W autobusach MPK Wrocław bywa bardzo różnie
Dosyć rozbieżne opinie usłyszeliśmy za to o autobusach. Jeden z naszych rozmówców stwierdził, że w tym roku nie jechał jeszcze pojazdem, w którym byłoby duszno. Przekonywał nas, że czasami w środku rzeczywiście było ciepło, ale działo się tak ze względu na bardzo wysokie temperatury na zewnątrz, które okazywały się silniejsze od włączonej klimatyzacji. Inny rozmówca uważa z kolei, że u niego problemy pojawiają się nieco częściej, ale wynikają często z niewiedzy pasażerów. "Wynika to z tego, że ludzie otwierają okna i wtedy klimatyzacja się wyłącza" - tłumaczy.
Czy w MPK Wrocław jest nieznośnie gorąco?

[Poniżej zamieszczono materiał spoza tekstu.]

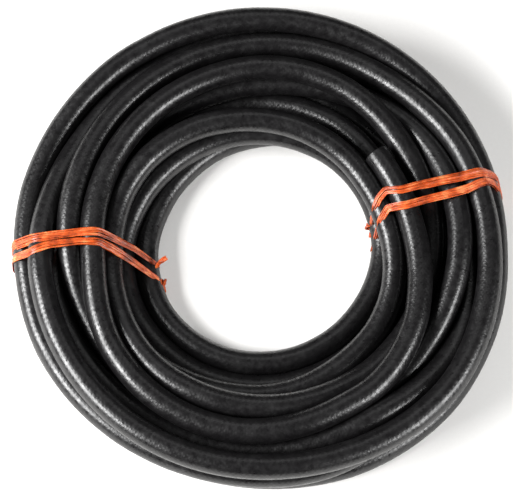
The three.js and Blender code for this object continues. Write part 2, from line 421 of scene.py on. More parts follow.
# Each wrap is flat and wide on top, and gathered into a narrow cord towards its knot at the hole
TOP_FROM = 30 * MM
TOP_OVER = 12 * MM
GATHERED_OVER = 34 * MM
GATHERED_NARROWER = 0.42
WIDTH_UNEVEN = 0.07
CROWN_ON_TOP = 0.45 * MM
CROWN_GATHERED = 0.8 * MM
CROWN_UNDER = 0.1 * MM
UNDER_BELOW = 6 * MM

# Twisted strands: the knot and the loose ends
KNOT_SIZE = (5.0 * MM, 7.5 * MM, 2.8 * MM)
KNOT_OFF_TWINE = 1.9 * MM
KNOT_STRAND = 0.85 * MM
KNOT_FIBRES = 7
KNOT_THICKNESS = 0.2 * MM
KNOT_OPENING = 0.25
TAIL_FROM = 0.8 * MM
TAIL_TO = 1.7 * MM
TAIL_FIBRES = 9
TAIL_THICKNESS = 0.16 * MM
TWIST_A_POINT = 0.11
TWIST_UNEVEN = 0.3
STRAND_WIDTHS = (0.95, 1.3)


# Nodes and materials

def add_node(tree, kind, settings=None, stops=(), feeds=None, **links):
    """One node with its settings and its ramp's stops. Links hold each input's value or the output
    that feeds it, and feeds is the socket that its own first output goes to."""
    node = tree.nodes.new(kind)
    for name, value in (settings or {}).items():
        setattr(node, name, value)
    for k, (place, colour) in enumerate(stops):
        elements = node.color_ramp.elements
        element = elements[k] if k < len(elements) else elements.new(place)
        element.position = place
        element.color = colour
    for name, value in links.items():
        # A name such as _1 is the number of an input, where several have the same name
        key = int(name[1:]) if name[0] == "_" else name.replace("_", " ")
        socket = node.inputs[key]
        if isinstance(value, bpy.types.NodeSocket):
            tree.links.new(value, socket)
        else:
            socket.default_value = value
    if feeds is not None:
        tree.links.new(node.outputs[0], feeds)
    return node


def new_material(name):
    """A new material, its node tree and its shader"""
    material = bpy.data.materials.new(name)
    material.use_nodes = True
    tree = material.node_tree
    return material, tree, tree.nodes["Principled BSDF"]


# Nitrile rubber cured in a cloth wrap: near black and half gloss. The cloth leaves a print of its
# weave, which lies askew round the hose and breaks the highlights into soft beads about 2 mm apart.
# A real weave is finer than a millimetre. It is drawn as coarse as the render needs to show it.
PRINTS_ROUND_HOSE = 15
WEAVE_ASKEW = math.radians(45)
WEAVE_WOBBLE = 1.2
WEAVE_DEPTH = 0.05 * MM
# A wave texture of scale 1 repeats at this distance
WAVE_PERIOD = 2 * math.pi / 20
MOTTLE = 3.4 * MM
MOTTLE_DEPTH = 0.16 * MM
SAG = 18 * MM
SAG_DEPTH = 0.9 * MM
SCUFF = 9 * MM
WORN_PALER = 0.006
COVER_ROUGHNESS = (0.26, 0.42)
NITRILE_IOR = 1.52


def cover_rubber_material(colour, diameter):
    """The hose's cover: near black, half gloss, with soft broken highlights and faintly worn places"""
    material, tree, shader = new_material("Nitrile rubber cured in a cloth wrap")
    print_size = math.pi * diameter / PRINTS_ROUND_HOSE / math.sqrt(2)
    uv = add_node(tree, "ShaderNodeUVMap", {"uv_map": "along_and_round"}).outputs["UV"]
    place = add_node(tree, "ShaderNodeTexCoord").outputs["Object"]
    askew = add_node(tree, "ShaderNodeMapping", Vector=uv, Rotation=(0.0, 0.0, WEAVE_ASKEW))
    threads = []
    for direction in ("X", "Y"):
        settings = {"wave_type": "BANDS", "bands_direction": direction, "wave_profile": "SIN"}
        threads.append(add_node(tree, "ShaderNodeTexWave", settings, Vector=askew.outputs[0],
                                Scale=WAVE_PERIOD / print_size, Distortion=WEAVE_WOBBLE).outputs["Fac"])
    weave = add_node(tree, "ShaderNodeMath", {"operation": "MULTIPLY"}, _0=threads[0], _1=threads[1])
    mottle = add_node(tree, "ShaderNodeTexNoise", Vector=place, Scale=1 / MOTTLE, Detail=2.0).outputs["Fac"]
    sag = add_node(tree, "ShaderNodeTexNoise", Vector=place, Scale=1 / SAG, Detail=1.0).outputs["Fac"]
    scuff = add_node(tree, "ShaderNodeTexNoise", Vector=place, Scale=1 / SCUFF, Detail=5.0, Roughness=0.65)
    worn = [c + WORN_PALER for c in colour[:3]] + [1.0]
    add_node(tree, "ShaderNodeValToRGB", stops=[(0.5, colour), (0.75, worn)], Fac=scuff.outputs["Fac"],
             feeds=shader.inputs["Base Color"])
    low, high = COVER_ROUGHNESS
    add_node(tree, "ShaderNodeMapRange", Value=mottle, From_Min=0.3, From_Max=0.7, To_Min=low, To_Max=high,
             feeds=shader.inputs["Roughness"])
    slow = add_node(tree, "ShaderNodeBump", Height=sag, Strength=0.3, Distance=SAG_DEPTH)
    lumpy = add_node(tree, "ShaderNodeBump", Height=mottle, Strength=0.9, Distance=MOTTLE_DEPTH,
                     Normal=slow.outputs[0])
    add_node(tree, "ShaderNodeBump", Height=weave.outputs[0], Strength=0.8, Distance=WEAVE_DEPTH,
             Normal=lumpy.outputs[0], feeds=shader.inputs["Normal"])
    shader.inputs["IOR"].default_value = NITRILE_IOR
    return material


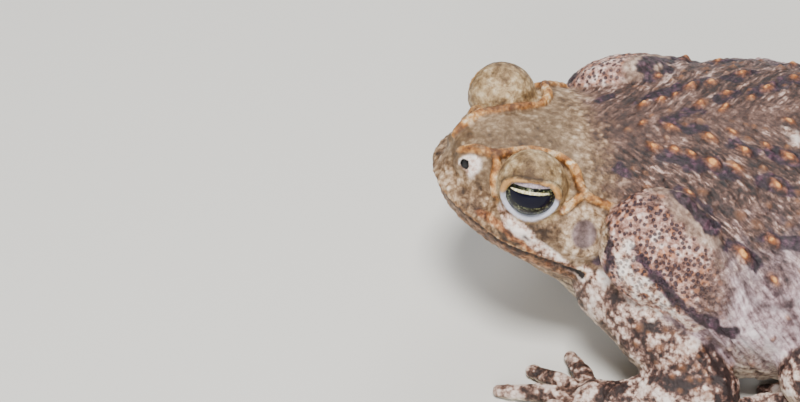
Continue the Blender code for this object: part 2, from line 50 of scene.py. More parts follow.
import bmesh
import bpy
import numpy as np
from mathutils import Matrix, Vector

BODY = "root"
MM = 0.001

# %% [markdown]
# ## Soft masses
# A toad is all soft swellings that run into each other. Polygons could be pulled about one by
# one, or a few ellipsoids and tapered rods can be described by how far a point is from them,
# and melted together with a smooth minimum. The second way is used, as the solids were made so,
# and the skin then follows the same numbers. A mass that carves presses a hollow instead.

# %% Balls and rods
FAR = 300.0
NEARBY = 6.0
RAY_STEPS = 500


def unit_sphere(level):
    """Points and three-sided faces of a ball of radius 1."""
    shape = bmesh.new()
    bmesh.ops.create_icosphere(shape, subdivisions=level, radius=1)
    shape.verts.index_update()
    points = np.array([vert.co[:] for vert in shape.verts])
    faces = np.array([[vert.index for vert in face.verts] for face in shape.faces])
    shape.free()
    return points, faces


FINE_SPHERE = unit_sphere(4)
PLAIN_SPHERE = unit_sphere(2)


class Ball:
    """An ellipsoid. axes holds its own directions as columns."""

    def __init__(self, centre, radii, axes=None, blend=3.0, carve=False):
        self.centre = np.array(centre, float)
        self.radii = np.array(radii, float)
        self.axes = np.eye(3) if axes is None else np.array(axes, float)
        self.blend = blend
        self.carve = carve
        self.middle = self.centre
        self.reach = max(radii)

    def radii_at(self, local):
        return self.radii

    def distance(self, points):
        """How far each point is outside, and the direction in which that grows."""
        local = (points - self.centre) @ self.axes
        radii = self.radii_at(local)
        scaled = np.linalg.norm(local / radii, axis=1)
        slope = local / radii**2
        steep = np.linalg.norm(slope, axis=1) + 1e-9
        return scaled * (scaled - 1) / steep, (slope / steep[:, None]) @ self.axes.T

    def rough(self):
        points, faces = FINE_SPHERE
        return [((points * self.radii) @ self.axes.T + self.centre, faces)]


class Rod:
    """A round length between two points, with a radius at each end."""

    def __init__(self, start, end, start_radius, end_radius, blend=2.0, carve=False):
        self.start = np.array(start, float)
        self.end = np.array(end, float)
        self.radii = (start_radius, end_radius)
        self.blend = blend
        self.carve = carve
        self.middle = (self.start + self.end) / 2
        self.reach = np.linalg.norm(self.end - self.middle) + max(self.radii)

    def distance(self, points):
        run = self.end - self.start
        along = np.clip((points - self.start) @ run / (run @ run), 0, 1)
        offset = points - (self.start + along[:, None] * run)
        radius = self.radii[0] + (self.radii[1] - self.radii[0]) * along
        length = np.linalg.norm(offset, axis=1) + 1e-9
        return length - radius, offset / length[:, None]

    def rough(self):
        points, faces = PLAIN_SPHERE
        length = np.linalg.norm(self.end - self.start)
        made = []
        for t in np.linspace(0, 1, int(2.5 * length / min(self.radii)) + 2):
            centre = self.start + t * (self.end - self.start)
            radius = self.radii[0] + (self.radii[1] - self.radii[0]) * t
            made.append((points * radius + centre, faces))
        return made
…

Odpowiedź na to pytanie do najbardziej satysfakcjonujących nie należy, bowiem to zależy. Po Wrocławiu jeździ wiele nowoczesnych autobusów i tramwajów, w których problem z duchotą nie występuje, jednak nawet jeśli jest ich większość, to wcale nie oznacza to, że nieprzyjemne sytuacje nie istnieją. Bardzo nieprzyjemne przejazdy, podczas których nie da się złapać oddechu, wciąż się zdarzają. Choć nasi rozmówcy potwierdzają, że ich zadowolenie z usług MPK Wrocław jest wyższe niż jeszcze 2-3 lata temu, to wciąż przytaczają historie, które w komunikacji miejskiej nie powinny się wydarzyć.